Selling a Mirage: The Delusion of “Advanced” Plastic Recycling

About the Project

The world is drowning in plastic waste. Traditional recycling barely makes a dent in the trash heap — it’s hard to transform flimsy candy wrappers into sandwich bags, or to make containers that once held motor oil clean enough for milk.

When reporter Lisa Song started digging into the crisis, she discovered the little-known world of “pyrolysis.” The plastics industry is heralding the technology as nothing short of a miracle: an “advanced” type of chemical recycling. It uses heat to break plastic all the way down to its molecular building blocks. All those pesky, unrecyclable granola bar wrappers and produce bags would be disintegrated and built back up to make new plastic, again and again. Or so they said.

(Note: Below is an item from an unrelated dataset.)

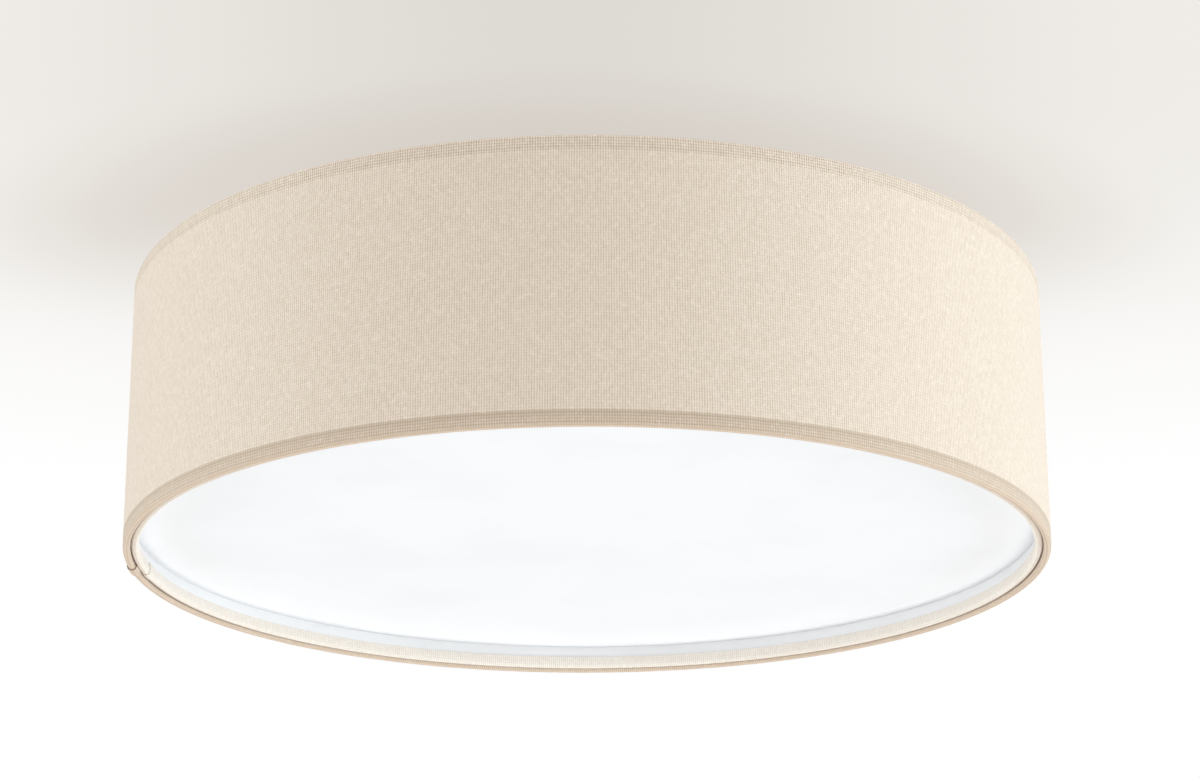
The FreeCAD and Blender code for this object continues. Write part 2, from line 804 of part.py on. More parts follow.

As Song researched the pyrolysis process, several things became abundantly clear: 1. Pyrolysis is really complicated, 2. Pyrolysis is extremely inefficient, and 3. The plastics industry is using all kinds of mathematical tricks to make pyrolysis seem more effective than it is. Song knew the truth about pyrolysis needed to come out, but explaining it to the reader would require more than thorough reporting and a written story.

Song teamed up with graphics editor Lucas Waldron, designer Anna Donlan and visual editor Alex Bandoni to build an explanatory story that relied on illustration and animation to walk the reader through how pyrolysis works and how the process is manipulated so companies can claim their products contain much more “recycled plastic” than they actually do. The team hired freelance illustrator Max Guther to create an immersive opener illustration and the building blocks of explanatory graphics throughout the story.

Other articles in the series showed how household brand-name companies are trying to loosen the definition of “recyclable” to benefit their business, how the industry has special access to international negotiators at the United Nations plastics treaty conference and the plastic industry’s wishlist that provides a preview of what could happen in this second Trump administration.